# Clown Loach and Snail compatability * no joke! *



## SlyDer (Jul 11, 2007)

So as you may have guessed i have a small clown loach, maybe 2 inches in total length in my planted aquarium. He has done a excellent job in snail controll as ive been adding new plants over a long period of time. 

Now that things are more setteled i want to add some snails not only for there asthetic qualitys but they provide a service with dead plant matter ect.

I originally wanted some red ramshorn snails, but they only seem to get about dime sized and have no operculm "trap door; incase i spelled that horribly wrong". Im pretty confident a loach would feast on all of them. So, I thought maybe i could still get some briggs apple snails, there larger than the loach is, plant safe, they lay eggs above the water so easily reared in another tank if i desire more, and asthetically pleasing "to me"
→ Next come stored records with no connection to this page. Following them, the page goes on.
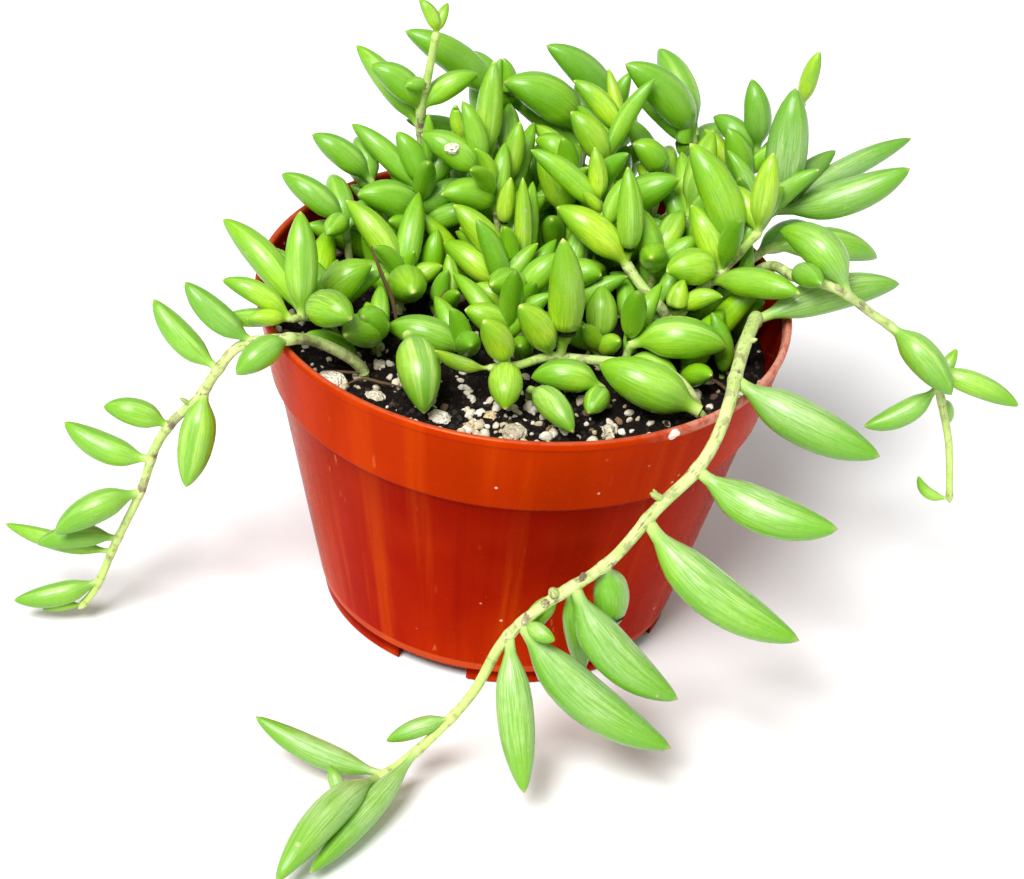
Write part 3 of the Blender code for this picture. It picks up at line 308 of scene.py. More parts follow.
def girth(share):
    """A leaf's thickness along its length: a thin stalk, a plump middle and a pointed tip."""
    return np.interp(share, GIRTH_PLACES, GIRTH_SHARES)


def leaf_axis(foot, reach, bow, share):
    """Points on a leaf's middle line, which arches by its bow."""
    chord = reach / np.linalg.norm(reach)
    up = np.array([0, 0, 1.0]) - chord[2] * chord
    up = up / max(np.linalg.norm(up), 1e-9)
    share = np.asarray(share, float)[:, None]
    return foot + reach * share + up * bow * 4 * share * (1 - share)


def soil_height(x, y):
    return SOIL_TOP + SOIL_BUMP * np.sin(0.21 * x + 1.0) * np.cos(0.17 * y - 0.5)


# The middle of the pot's wall, as radius and height, from the base to the lip
WALL_LINE = np.array([
    (BASE_RADIUS - 2, FLOOR_UNDER),
    (BASE_RADIUS + 0.3, 8.0),
    (BODY_TOP_RADIUS - WALL / 2, STEP),
    (COLLAR_FOOT_RADIUS, STEP + 2.4),
    (LIP_RADIUS - WALL / 2, LIP_HEIGHT - 1.0)])


def wall_gap(points, radius):
    """How far balls of this radius at these points lie from the pot's wall."""
    flat = np.stack([np.hypot(points[:, 0], points[:, 1]), points[:, 2]], 1)
    nearest = np.full(len(flat), np.inf)
    for a, b in zip(WALL_LINE[:-1], WALL_LINE[1:]):
        share = np.clip(((flat - a) @ (b - a)) / ((b - a) @ (b - a)), 0, 1)
        nearest = np.minimum(nearest, np.linalg.norm(flat - a - share[:, None] * (b - a), axis=1))
    return nearest - WALL - radius


def stone_ball(stone):
    """A ball that holds the stone."""
    height = soil_height(stone.x, stone.y) - STONE_SINK * stone.size
    return np.array([stone.x, stone.y, height]), STONE_REACH * stone.size


def fixed_gap(points, radius):
    """How far balls lie, at the nearest, from the pot, the soil, the stones and the surface below."""
    gap = np.minimum(wall_gap(points, radius), points[:, 2] - radius)
    over_soil = (np.hypot(points[:, 0], points[:, 1]) < LIP_RADIUS - WALL) & (points[:, 2] > STEP)
    above = points[:, 2] - radius - soil_height(points[:, 0], points[:, 1])
    gap = np.minimum(gap, np.where(over_soil, above, np.inf))
    for stone in STONES:
        centre, size = stone_ball(stone)
        gap = np.minimum(gap, np.linalg.norm(points - centre, axis=1) - size - radius)
    return gap.min()


def ball_gap(points, radius, others, other_radius):
    """The narrowest gap between two groups of balls."""
    if not len(others):
        return np.inf
    apart = np.linalg.norm(points[:, None] - others[None], axis=2)
    return (apart - radius[:, None] - other_radius[None]).min()


def leans(widest=56, step=8, lengths=(1.0, 0.85, 0.7)):
    """The ways a leaf may lean from where it is asked to lie, least first, with its share of length kept.

    Each is a turn and a lift in degrees. The leaf keeps its full length where it can.
    """
    angles = range(-widest, widest + 1, step)
    pairs = [(turn, lift) for turn in angles for lift in angles if math.hypot(turn, lift) <= widest + 1]
    pairs.sort(key=lambda pair: (round(math.hypot(*pair), 3), pair[1], pair[0]))
    return [(turn, lift, size) for size in lengths for turn, lift in pairs]


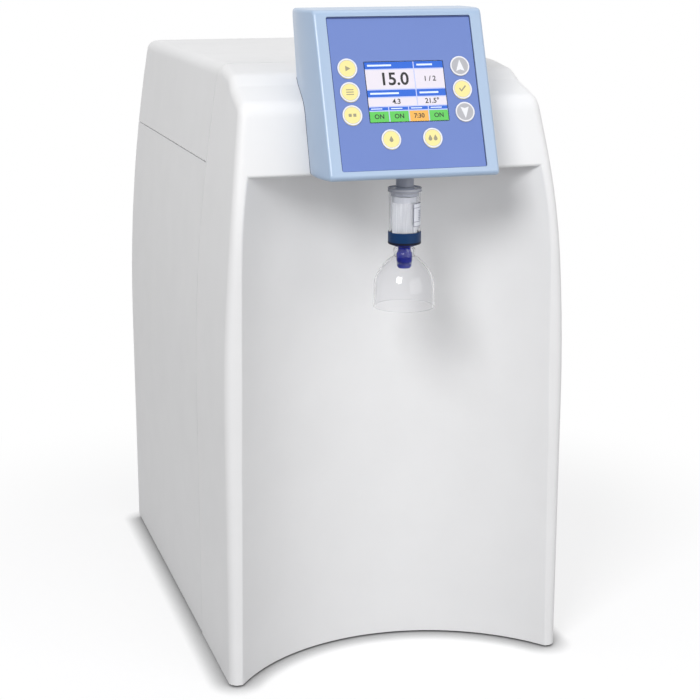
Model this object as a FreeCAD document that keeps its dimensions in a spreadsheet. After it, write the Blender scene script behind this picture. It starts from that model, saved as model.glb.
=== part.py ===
import FreeCAD, Part
import math
import os
from FreeCAD import Placement, Rotation, Vector
from Sketcher import Constraint

# Ultrapure water system: a bench cabinet with an arched dispensing bay, a tilted console above the bay,
# and a final filter with a bell hanging under the console.
# Frame: +Z up, +Y to the back, origin on the bench under the middle of the part. Millimetres and degrees.

# Driving dimensions
SIZES = {
    # cabinet outline
    "cabinet_width": 314,
    "cabinet_depth": 470,
    "cabinet_height": 541,
    "cover_lift": 2,
    "side_bend_drop": 155,
    "side_bend_radius": 1650,
    "top_narrowing": 27,
    "top_edge_radius": 12,
    "lean_drop": 120,
    "lean_radius": 400,
    "shoulder_back": 22,
    "shoulder_drop": 28,
    "shoulder_radius": 18,
    "crease_back": 60,
    "crease_drop": 15.3,
    "crease_radius": 5,
    "riser_back": 76,
    "riser_drop": 6,
    "riser_radius": 18,
    "crown_back": 119.4,
    "crown_radius": 140,
    "rear_edge_radius": 6,
    "corner_radius": 8,
    # covers and their seams
    "wall": 3,
    "seam_back": 121,
    "seam_drop": 87,
    "seam_gap": 1,
    "fit_gap": 0.3,
    "overrun": 20,
    "console_port_radius": 12,
    "console_port_rise": 24,
    "hood_post_radius": 5,
    "hood_post_inset": 30,
    "hood_post_side_inset": 57,
    "door_flange_lift": 1.5,
    # dispensing bay
    "bay_cheek": 11.3,
    "bay_depth": 73.3,
    "bay_draft": 5,
    "bay_edge_radius": 2.5,
    # console
    "console_tilt": 21.5,
    "console_ahead": 40.2,
    "console_face_height": 146,
    "console_face_width": 147.4,
    "console_bulge_width": 163,
    "console_bulge_behind": 24,
    "console_bulge_radius": 70,
    "console_rear_width": 144,
    "console_rear_behind": 80,
    "console_back": 71,
    "console_wall": 3.5,
    "console_low_radius": 4,
    "console_top_radius": 7,
    "console_edge_radius": 3,
    "console_seat_gap": 0.2,
    # overlay, screen and keys
    "overlay_width": 126.6,
    "overlay_height": 131.2,
    "overlay_low": 8.8,
    "overlay_corner": 1.5,
    "overlay_sheet": 0.8,
    "overlay_recess": 1.8,
    "screen_width": 70.1,
    "screen_height": 52.6,
    "screen_low": 40.2,
    "screen_corner": 1,
    "window_sheet": 0.8,
    "display_width": 76.9,
    "display_height": 63.9,
    "display_boss_margin": 0.6,
    "key_radius": 8.2,
    "key_gap": 0.2,
    "key_cap": 0.9,
    "key_dome": 0.35,
    "key_travel": 0.4,
    "key_stem_radius": 4.5,
    "key_column": 49.5,
    "key_row_high": 86.6,
    "key_row_middle": 66.5,
    "key_row_low": 46.8,
    "low_key_column": 18.2,
    "low_key_row": 25.4,
    "key_stem_length": 4.8,
    "switch_gap": 0.6,
    "switch_side": 6,
    "switch_height": 3.4,
    "switch_plunger": 1.75,
    "board_sheet": 1.6,
    "board_margin": 2,
    "board_boss_radius": 3,
    "board_boss_inset": 6,
    # outlet and final filter
    "outlet_ahead": 9,
    "stub_radius": 7.6,
    "stub_drop": 10,
    "stub_flange_radius": 10,
    "stub_flange": 2,
    "stub_barb": 5,
    "spigot_radius": 4.2,
    "spigot_length": 5.5,
    "spigot_gap": 0.06,
    "water_bore": 2,
    "cap_radius": 14.4,
    "cap_rim": 2,
    "cap_dome": 2.4,
    "cap_plug": 3,
    "capsule_radius": 13.4,
    "capsule_wall": 1.2,
    "capsule_seen": 34,
    "fibre_radius": 11,
    "fibre_length": 32,
    "fibre_core_radius": 8.8,
    "fibre_strand_radius": 1.7,
    "fibre_strands": 18,
    "fibre_potting": 6,
    "collar_radius": 14.2,
    "collar_height": 10.6,
    "collar_cone": 3.2,
    "collar_floor": 2,
    "nozzle_waist_radius": 5.6,
    "nozzle_bulb_radius": 6.7,
    "nozzle_end_radius": 5.2,
    "nozzle_length": 21.1,
    "nozzle_shoulder_radius": 12,
    "nozzle_bulb_top": 8,
    "nozzle_bulb_low": 15.5,
    "nozzle_edge_radius": 1.2,
    "nozzle_ring_radius": 6.2,
    "nozzle_ring": 1.6,
    "bell_neck_radius": 9.3,
    "bell_radius": 27,
    "bell_rim_radius": 27.7,
    "bell_height": 51,
    "bell_neck_gap": 0.4,
    "bell_neck_height": 9,
    "bell_shoulder_height": 17,
    "bell_wall": 1.4,
    "bell_grip_gap": 0.05,
    # chassis
    "sheet": 2,
    "foot_height": 5,
    "foot_radius": 12,
    "foot_taper": 2,
    "foot_edge": 1.5,
    "foot_screw_radius": 4,
    "foot_recess": 2,
    "foot_rear_inset": 32,
    "foot_front_inset": 20,
    "foot_front": 44,
    "tray_corner": 14,
    "tray_lip": 18,
    "bulkhead_ahead": 4,
    "bulkhead_flange": 16,
    "bulkhead_port_drop": 25,
    "divider_left": 30,
    "divider_flange": 12,
    "deck_front": 84,
    "deck_lift": 1,
    # doors
    "door_flange_inset": 37,
    "door_floor": 3.5,
    "hinge_inset": 30,
    "hinge_ahead": 9,
    "door_return_inset": 18,
    "pin_radius": 2.5,
    "pin_length": 9,
    "pin_gap": 0.06,
    "pin_head_radius": 4,
    "pin_head": 1,
    "catch_width": 8,
    "catch_depth": 14,
    "catch_height": 32,
    "catch_low": 78,
    "catch_drop": 75,
    "catch_edge": 2,
    "strike_sheet": 1,
    "strike_width": 9,
    # back panel
    "panel_side_inset": 20.5,
    "panel_low": 12,
    "panel_inset": 1,
    "panel_corner": 5,
    "vent_width": 66,
    "vent_slot": 4,
    "vent_pitch": 10,
    "vent_count": 9,
    "vent_side": 62,
    "vent_drop": 154,
    "screw_radius": 2,
    "screw_head_radius": 3.8,
    "screw_head": 2.2,
    "screw_inset": 7,
    "screw_rise": 20,
    # inlet, fuse drawer and rocker
    "inlet_inset": 73,
    "inlet_low": 44,
    "inlet_width": 50,
    "inlet_height": 76,
    "inlet_flange": 3,
    "inlet_corner": 4,
    "inlet_body_width": 40,
    "inlet_body_height": 66,
    "inlet_body_depth": 30,
    "socket_width": 24.6,
    "socket_height": 16.8,
    "socket_depth": 17,
    "socket_low": 11,
    "socket_corner": 3,
    "blade_width": 2,
    "blade_height": 4,
    "blade_length": 15,
    "blade_spread": 7,
    "blade_offset": 4,
    "fuse_width": 27,
    "fuse_height": 9,
    "fuse_depth": 20,
    "fuse_low": 33,
    "fuse_face": 1.6,
    "fuse_gap": 0.3,
    "rocker_width": 22,
    "rocker_height": 17,
    "rocker_low": 48,
    "rocker_tilt": 7,
    "rocker_gap": 0.5,
    "rocker_rise": 2,
    "rocker_body": 7,
    "rocker_axle_radius": 1.5,
    "rocker_axle_gap": 0.08,
    "rocker_axle_end": 1.5,
    # water unions
    "union_inset": 56,
    "union_height": 70,
    "union_thread_radius": 7,
    "union_nut_radius": 10,
    "union_nut": 5,
    "union_out": 15,
    "union_in": 22,
    "union_bore": 3.275,
    "union_bore_depth": 16,
    "union_collet_radius": 5.2,
    "union_collet": 2,
    # cartridges
    "cartridge_gap_out": 4,
    "cartridge_gap_in": 10,
    "cartridge_gap_along": 16,
    "cartridge_first_back": 182,
    "cartridge_pitch": 92,
    "cartridge_low": 52,
    "cartridge_headroom": 117,
    "cartridge_dome": 14,
    "cartridge_shoulder": 10,
    "cartridge_neck": 20,
    "cartridge_grip_radius": 3,
    "cartridge_grip_height": 30,
    "cartridge_grips": 12,
    "head_inset": 1,
    "head_height": 34,
    "head_corner": 9,
    "head_boss_wall": 6,
    "head_boss": 12,
    "head_gap": 0.4,
    "head_port_radius": 6.5,
    "head_port": 11,
    "bracket_lip": 12,
    # ultraviolet chamber and ultrafilter
    "lamp_chamber_headroom": 75,
    "lamp_chamber_low": 80,
    "lamp_cap_rim": 2.25,
    "lamp_cap": 22,
    "lamp_port_radius": 6,
    "lamp_port": 14,
    "lamp_port_inset": 26,
    "saddle_back": 8,
    "saddle_height": 14,
    "filter_module_headroom": 109,
    "filter_module_low": 96,
    "filter_end_rim": 5,
    "filter_end": 26,
    # pump
    "pump_side": 40,
    "pump_back": 262,
    "pump_motor_radius": 38,
    "pump_motor_length": 104,
    "pump_height": 62,
    "pump_head_radius": 32,
    "pump_head_length": 38,
    "pump_foot_width": 64,
    "pump_foot_height": 10,
    "pump_mount_radius": 8,
    "pump_port_radius": 6,
    "pump_port": 12,
    "pump_fins": 18,
    "pump_fin": 1.5,
    # small water parts
    "regulator_radius": 19,
    "regulator_height": 62,
    "regulator_neck": 9,
    "regulator_knob_radius": 13,
    "regulator_back": 420,
    "regulator_low": 150,
    "valve_width": 34,
    "valve_depth": 24,
    "valve_front": 88,
    "valve_body": 30,
    "valve_coil_radius": 10,
    "valve_coil": 18,
    "valve_port_height": 21,
    "valve_edge": 2,
    "cell_radius": 8,
    "cell_length": 54,
    "cell_hex_radius": 11,
    "cell_hex": 12,
    # electrics
    "supply_width": 42,
    "supply_length": 159,
    "supply_height": 97,
    "supply_low": 172,
    "supply_front": 250,
    "supply_edge": 1.5,
    "supply_vent": 3,
    "supply_vent_pitch": 8,
    "supply_vents": 14,
    "supply_vent_height": 60,
    "main_board_length": 150,
    "main_board_gap": 12,
    "main_board_headroom": 35,
    "main_board_front": 250,
    "standoff_radius": 3.2,
    "standoff_height": 8,
    "standoff_inset": 7,
    "chip_height": 6,
    "ballast_width": 28,
    "ballast_length": 120,
    "ballast_height": 40,
    "ballast_low": 118,
    "ballast_front": 214,
    "ballast_edge": 3,
    # tubes
    "tube_radius": 3.175,
    "tube_wall": 0.8,
    "tube_bend": 14,
    "tube_floor": 30,
    "tube_cross": 285,
    "tube_drop_link": 31,
    "tube_drop_low": 27,
    "tube_drop_high": 15,
}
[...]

Does anyone have any experience keeping a loach and a briggs together, or would it be as i feared that the loach would nip and pick tiny pieces out of the snail intill its demise?

Thanks as always
-SlyDer


----------



## mistergreen (Mar 3, 2007)

I think you answered your own question.. You know the loach will eat snails. :?


----------



## SlyDer (Jul 11, 2007)

i know he eats snails, i was just hoping a briggs might be more than he can chew =) so i could cheat and have both!


----------



## mistergreen (Mar 3, 2007)

I wouldn't risk it. The loach would cause serious injuries at least. The clown would eventual be a foot long and the snail would be a nice snack.


----------



## waterdog (Feb 2, 2006)

I have rams horn snails and 4 clown loaches in my 75 gal. I put the loaches in 3 months ago and have noticed any reduction in the snail population. I'll trade ya for a while.


----------



## K20A2 (Aug 12, 2006)

Clown loaches can grow to a foot or more, so at the moment he may not be able to eat a bigger snail, but once he gets bigger...:heh:


----------



## Jman17H (Nov 9, 2006)

Good luck! I would love to have some snails in my 150 tank but my 3 clowns (b/t 5-7") have quickly munched down all the plant safe snails that I have tried to place in the tank. It took my largest less than 15 minutes to eat 3 quarter sized blue mystery snails! It was cool to watch but I do not think the snails enjoyed themselves!


----------